■ **Directive**: Reproduce the material exactly, omitting nothing.

■ **Data**:

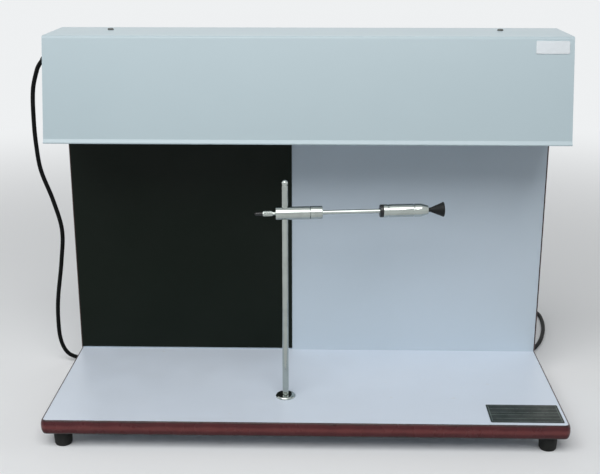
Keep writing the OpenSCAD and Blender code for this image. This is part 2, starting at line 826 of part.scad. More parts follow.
module starter_sockets() {
  ear = 5;
  color(lamp_white) placed() at_starters() difference() {
    union() {
      cylinder(h = socket_h, d = starter_d + 5);
      translate([-6, -starter_d / 2 - ear, 0]) cube([12, starter_d + 2 * ear, 3]);
    }
    translate([0, 0, 4]) cylinder(h = socket_h, d = starter_d + 2 * seat);
  }
}

module starters() {
  color(white_board) placed() at_starters() translate([0, 0, 4 + seat]) rotate_extrude() polygon([
    [0, 0], [starter_d / 2, 0], [starter_d / 2, starter_h - 3],
    [starter_d / 2 - 1, starter_h - 1], [starter_d / 2 - 3, starter_h], [0, starter_h]
  ]);
}

module terminal_block() {
  pole = 11;
  base_w = 20;
  color(lamp_white) placed() translate([block_margin - tray_half, choke_y - base_w / 2, tray_top + seat]) {
    cube([3 * pole, base_w, 5]);
    for (i = [0 : 2]) translate([i * pole + 1, 4, 4]) difference() {
      cube([pole - 2, 12, 12]);
      translate([(pole - 2) / 2, 3, 4]) cylinder(h = 12, d = 4);
      translate([(pole - 2) / 2, 9, 4]) cylinder(h = 12, d = 4);
    }
  }
}

// A lamp's glass tube, its axis along X
module lamp_glass(y) {
  color(lamp_white) placed() translate([0, y, lamp_z]) difference() {
    bar_x(-lamp_l / 2 + 2, lamp_l / 2 - 2, lamp_d / 2 - 0.4);
    bar_x(-lamp_l / 2, lamp_l / 2, lamp_d / 2 - 1.2);
  }
}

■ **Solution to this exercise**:
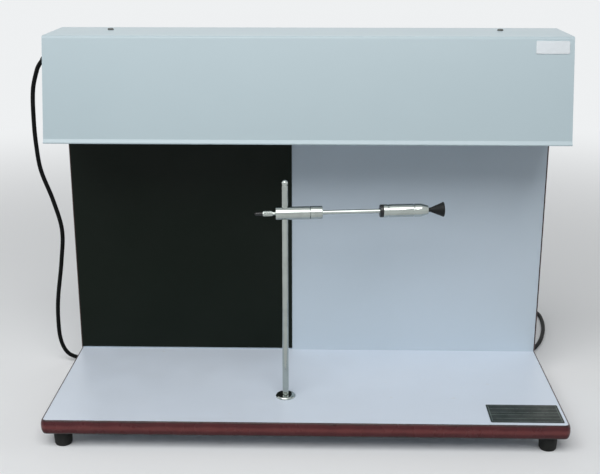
Keep writing the OpenSCAD and Blender code for this image. This is part 2, starting at line 826 of part.scad. More parts follow.
module starter_sockets() {
  ear = 5;
  color(lamp_white) placed() at_starters() difference() {
    union() {
      cylinder(h = socket_h, d = starter_d + 5);
      translate([-6, -starter_d / 2 - ear, 0]) cube([12, starter_d + 2 * ear, 3]);
    }
    translate([0, 0, 4]) cylinder(h = socket_h, d = starter_d + 2 * seat);
  }
}

module starters() {
  color(white_board) placed() at_starters() translate([0, 0, 4 + seat]) rotate_extrude() polygon([
    [0, 0], [starter_d / 2, 0], [starter_d / 2, starter_h - 3],
    [starter_d / 2 - 1, starter_h - 1], [starter_d / 2 - 3, starter_h], [0, starter_h]
  ]);
}

module terminal_block() {
  pole = 11;
  base_w = 20;
  color(lamp_white) placed() translate([block_margin - tray_half, choke_y - base_w / 2, tray_top + seat]) {
    cube([3 * pole, base_w, 5]);
    for (i = [0 : 2]) translate([i * pole + 1, 4, 4]) difference() {
      cube([pole - 2, 12, 12]);
      translate([(pole - 2) / 2, 3, 4]) cylinder(h = 12, d = 4);
      translate([(pole - 2) / 2, 9, 4]) cylinder(h = 12, d = 4);
    }
  }
}

// A lamp's glass tube, its axis along X
module lamp_glass(y) {
  color(lamp_white) placed() translate([0, y, lamp_z]) difference() {
    bar_x(-lamp_l / 2 + 2, lamp_l / 2 - 2, lamp_d / 2 - 0.4);
    bar_x(-lamp_l / 2, lamp_l / 2, lamp_d / 2 - 1.2);
  }
}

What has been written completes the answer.